## OBJECTIVE
The data below must be copied in full and without any change.

## DATA EXTRACT
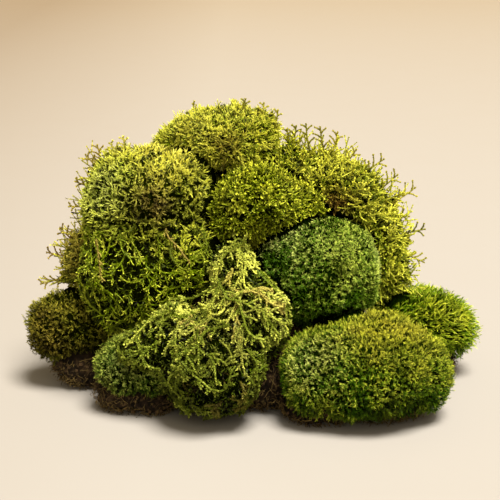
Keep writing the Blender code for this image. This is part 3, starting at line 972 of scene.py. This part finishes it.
# The sprays and the trailing strands as the solids have them: root and tip of a spray, and points
# of a strand as seen from the front, across and up.
SPRAYS = {
    "crown_mound": [
        ((-2, 20, 117), (-2, 20, 125)),
        ((5, 20, 116), (6, 21, 123)),
        ((10, 21, 113), (12, 21, 120)),
        ((-22, 31, 113), (-25, 37, 120)),
    ],
    "right_rear_mound": [
        ((16, 28, 103), (16, 27, 111)),
        ((18, 28, 103), (20, 28, 112)),
        ((26, 27, 103), (24, 27, 113)),
        ((32, 27, 101), (30, 26, 112)),
        ((35, 28, 99), (38, 29, 109)),
        ((40, 27, 92), (46, 26, 102)),
        ((47, 26, 89), (58, 25, 98)),
        ((53, 26, 81), (64, 25, 91)),
        ((58, 26, 77), (72, 26, 85)),
        ((61, 27, 71), (70, 27, 72)),
        ((65, 27, 63), (77, 28, 66)),
        ((67, 27, 55), (77, 27, 51)),
        ((46, 47, 82), (53, 56, 89)),
    ],
    "left_rear_mound": [
        ((-59, 26, 97), (-61, 25, 103)),
        ((-64, 27, 94), (-66, 27, 104)),
        ((-66, 26, 92), (-71, 25, 100)),
        ((-68, 26, 85), (-76, 25, 88)),
        ((-72, 25, 77), (-79, 24, 77)),
        ((-75, 24, 61), (-83, 23, 68)),
        ((-78, 23, 54), (-89, 22, 57)),
        ((-82, 22, 46), (-92, 20, 43)),
    ],
    "upper_left_mound": [((-51, 9, 104), (-53, 8, 111)), ((-54, 9, 102), (-59, 9, 108))],
    "back_mound": [
        ((-20, 56, 82), (-24, 63, 89)),
        ((4, 58, 72), (7, 66, 77)),
        ((-42, 52, 48), (-49, 60, 53)),
        ((22, 62, 54), (27, 70, 59)),
        ((40, 60, 40), (48, 67, 44)),
    ],
}
FORKS = (
    (0.3, 0.24, 1), (0.45, 0.34, -1), (0.6, 0.24, 1), (0.72, 0.34, 1), (0.84, 0.24, -1),
    (0.93, 0.22, 1), (0.2, 0.3, -1),
)
FORK_ANGLE = math.radians(50)
BARE_STRANDS = [((-35, 78), (-31, 72), (-28, 67), (-24, 62)), ((-62, 70), (-60, 62), (-60, 55))]
CREST = np.array((-7.0, -18.0, 74.0))  # where the trailing strands start
STRANDS = [
    ((-10, 59), (-18, 54), (-25, 50), (-31, 48), (-34, 45), (-40, 42), (-46, 39), (-51, 33)),
    ((-31, 47), (-35, 42), (-37, 36)),
    ((-12, 57), (-16, 49)),
    ((-11, 58), (-8, 53), (-3, 52), (4, 50), (10, 46), (14, 41)),
    ((-4, 51), (-2, 43), (1, 40), (7, 37)),
    ((4, 50), (7, 44), (11, 39), (15, 38)),
    ((-8, 45), (-18, 44), (-20, 40), (-26, 36), (-31, 35)),
    ((-19, 43), (-20, 32)),
    ((-23, 36), (-25, 31), (-29, 27), (-33, 20)),
    ((-25, 31), (-19, 27), (-14, 22)),
    ((-17, 37), (-15, 32), (-13, 26)),
    ((-2, 37), (1, 29), (1, 20), (0, 13)),
    ((-4, 71), (-10, 66), (-12, 58)),
    ((-4, 71), (1, 69), (4, 65)),
]


# Materials.


def add_node(tree, kind, inputs=None, stops=(), **settings):
    """Adds a node, applies its settings and a ramp's stops, each a place and a linear colour, and
    links or sets its inputs by name or number. It gives the node's outputs."""
    node = tree.nodes.new("ShaderNode" + kind)
    for setting, value in settings.items():
        setattr(node, setting, value)
    for _ in stops[2:]:
        node.color_ramp.elements.new(0.5)
    if stops:
        for element, (place, colour) in zip(node.color_ramp.elements, stops):
            element.position, element.color = place, (*colour, 1.0)
    for key, value in (inputs or {}).items():
        socket = node.inputs[key]
        if isinstance(value, bpy.types.NodeSocket):
            tree.links.new(value, socket)
        else:
            socket.default_value = value
    return node.outputs


def new_material(name, roughness, shine):
    """A material with a Principled shader: its tree, the shader's inputs, and the place of each
    point in the piece's own coordinates."""
    material = bpy.data.materials.new(name)
    material.use_nodes = True
    tree = material.node_tree
    shader = tree.nodes["Principled BSDF"].inputs
    shader["Roughness"].default_value = roughness
    shader["Specular IOR Level"].default_value = shine
    return material, tree, shader, add_node(tree, "TexCoord")["Object"]


def tone_parts(tree):
    """Age, yellowing, dryness and frost, which each leaf carries."""
    tone = add_node(tree, "Attribute", attribute_name="tone")
    part = add_node(tree, "SeparateColor", {"Color": tone["Color"]})
    return part["Red"], part["Green"], part["Blue"], tone["Alpha"]


def mottled(tree, place, width, low, high, detail=2.0, base=0.0):
    """The base plus noise from low to high, in blotches `width` millimetres wide, from 0 to 1."""
    blotch = {"Vector": place, "Scale": 1 / (width * MM), "Detail": detail}
    blotch = add_node(tree, "TexNoise", blotch)["Fac"]
    blotch = add_node(tree, "MapRange", {"Value": blotch, "To Min": low, "To Max": high})
    total = {0: base, 1: blotch["Result"]}
    return add_node(tree, "Math", total, operation="ADD", use_clamp=True)["Value"]


def roughen(tree, shader, place, width, depth, strength, detail=2.0):
    """Bumps of noise, `width` and `depth` in millimetres, in the shader's normal."""
    grain = {"Vector": place, "Scale": 1 / (width * MM), "Detail": detail}
    grain = add_node(tree, "TexNoise", grain)["Fac"]
    bump = {"Height": grain, "Strength": strength, "Distance": depth * MM}
    tree.links.new(add_node(tree, "Bump", bump)["Normal"], shader["Normal"])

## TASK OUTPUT
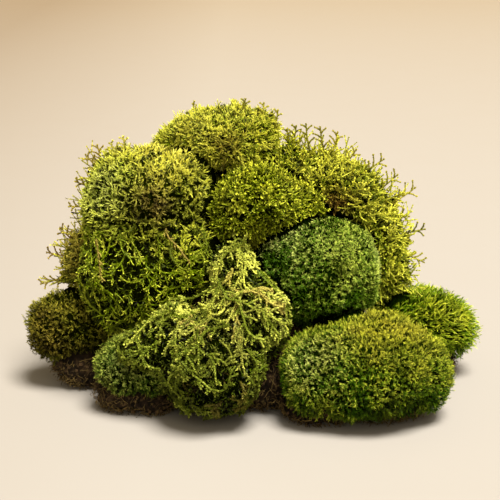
Keep writing the Blender code for this image. This is part 3, starting at line 972 of scene.py. This part finishes it.
# The sprays and the trailing strands as the solids have them: root and tip of a spray, and points
# of a strand as seen from the front, across and up.
SPRAYS = {
    "crown_mound": [
        ((-2, 20, 117), (-2, 20, 125)),
        ((5, 20, 116), (6, 21, 123)),
        ((10, 21, 113), (12, 21, 120)),
        ((-22, 31, 113), (-25, 37, 120)),
    ],
    "right_rear_mound": [
        ((16, 28, 103), (16, 27, 111)),
        ((18, 28, 103), (20, 28, 112)),
        ((26, 27, 103), (24, 27, 113)),
        ((32, 27, 101), (30, 26, 112)),
        ((35, 28, 99), (38, 29, 109)),
        ((40, 27, 92), (46, 26, 102)),
        ((47, 26, 89), (58, 25, 98)),
        ((53, 26, 81), (64, 25, 91)),
        ((58, 26, 77), (72, 26, 85)),
        ((61, 27, 71), (70, 27, 72)),
        ((65, 27, 63), (77, 28, 66)),
        ((67, 27, 55), (77, 27, 51)),
        ((46, 47, 82), (53, 56, 89)),
    ],
    "left_rear_mound": [
        ((-59, 26, 97), (-61, 25, 103)),
        ((-64, 27, 94), (-66, 27, 104)),
        ((-66, 26, 92), (-71, 25, 100)),
        ((-68, 26, 85), (-76, 25, 88)),
        ((-72, 25, 77), (-79, 24, 77)),
        ((-75, 24, 61), (-83, 23, 68)),
        ((-78, 23, 54), (-89, 22, 57)),
        ((-82, 22, 46), (-92, 20, 43)),
    ],
    "upper_left_mound": [((-51, 9, 104), (-53, 8, 111)), ((-54, 9, 102), (-59, 9, 108))],
    "back_mound": [
        ((-20, 56, 82), (-24, 63, 89)),
        ((4, 58, 72), (7, 66, 77)),
        ((-42, 52, 48), (-49, 60, 53)),
        ((22, 62, 54), (27, 70, 59)),
        ((40, 60, 40), (48, 67, 44)),
    ],
}
FORKS = (
    (0.3, 0.24, 1), (0.45, 0.34, -1), (0.6, 0.24, 1), (0.72, 0.34, 1), (0.84, 0.24, -1),
    (0.93, 0.22, 1), (0.2, 0.3, -1),
)
FORK_ANGLE = math.radians(50)
BARE_STRANDS = [((-35, 78), (-31, 72), (-28, 67), (-24, 62)), ((-62, 70), (-60, 62), (-60, 55))]
CREST = np.array((-7.0, -18.0, 74.0))  # where the trailing strands start
STRANDS = [
    ((-10, 59), (-18, 54), (-25, 50), (-31, 48), (-34, 45), (-40, 42), (-46, 39), (-51, 33)),
    ((-31, 47), (-35, 42), (-37, 36)),
    ((-12, 57), (-16, 49)),
    ((-11, 58), (-8, 53), (-3, 52), (4, 50), (10, 46), (14, 41)),
    ((-4, 51), (-2, 43), (1, 40), (7, 37)),
    ((4, 50), (7, 44), (11, 39), (15, 38)),
    ((-8, 45), (-18, 44), (-20, 40), (-26, 36), (-31, 35)),
    ((-19, 43), (-20, 32)),
    ((-23, 36), (-25, 31), (-29, 27), (-33, 20)),
    ((-25, 31), (-19, 27), (-14, 22)),
    ((-17, 37), (-15, 32), (-13, 26)),
    ((-2, 37), (1, 29), (1, 20), (0, 13)),
    ((-4, 71), (-10, 66), (-12, 58)),
    ((-4, 71), (1, 69), (4, 65)),
]


# Materials.


def add_node(tree, kind, inputs=None, stops=(), **settings):
    """Adds a node, applies its settings and a ramp's stops, each a place and a linear colour, and
    links or sets its inputs by name or number. It gives the node's outputs."""
    node = tree.nodes.new("ShaderNode" + kind)
    for setting, value in settings.items():
        setattr(node, setting, value)
    for _ in stops[2:]:
        node.color_ramp.elements.new(0.5)
    if stops:
        for element, (place, colour) in zip(node.color_ramp.elements, stops):
            element.position, element.color = place, (*colour, 1.0)
    for key, value in (inputs or {}).items():
        socket = node.inputs[key]
        if isinstance(value, bpy.types.NodeSocket):
            tree.links.new(value, socket)
        else:
            socket.default_value = value
    return node.outputs


def new_material(name, roughness, shine):
    """A material with a Principled shader: its tree, the shader's inputs, and the place of each
    point in the piece's own coordinates."""
    material = bpy.data.materials.new(name)
    material.use_nodes = True
    tree = material.node_tree
    shader = tree.nodes["Principled BSDF"].inputs
    shader["Roughness"].default_value = roughness
    shader["Specular IOR Level"].default_value = shine
    return material, tree, shader, add_node(tree, "TexCoord")["Object"]


def tone_parts(tree):
    """Age, yellowing, dryness and frost, which each leaf carries."""
    tone = add_node(tree, "Attribute", attribute_name="tone")
    part = add_node(tree, "SeparateColor", {"Color": tone["Color"]})
    return part["Red"], part["Green"], part["Blue"], tone["Alpha"]


def mottled(tree, place, width, low, high, detail=2.0, base=0.0):
    """The base plus noise from low to high, in blotches `width` millimetres wide, from 0 to 1."""
    blotch = {"Vector": place, "Scale": 1 / (width * MM), "Detail": detail}
    blotch = add_node(tree, "TexNoise", blotch)["Fac"]
    blotch = add_node(tree, "MapRange", {"Value": blotch, "To Min": low, "To Max": high})
    total = {0: base, 1: blotch["Result"]}
    return add_node(tree, "Math", total, operation="ADD", use_clamp=True)["Value"]


def roughen(tree, shader, place, width, depth, strength, detail=2.0):
    """Bumps of noise, `width` and `depth` in millimetres, in the shader's normal."""
    grain = {"Vector": place, "Scale": 1 / (width * MM), "Detail": detail}
    grain = add_node(tree, "TexNoise", grain)["Fac"]
    bump = {"Height": grain, "Strength": strength, "Distance": depth * MM}
    tree.links.new(add_node(tree, "Bump", bump)["Normal"], shader["Normal"])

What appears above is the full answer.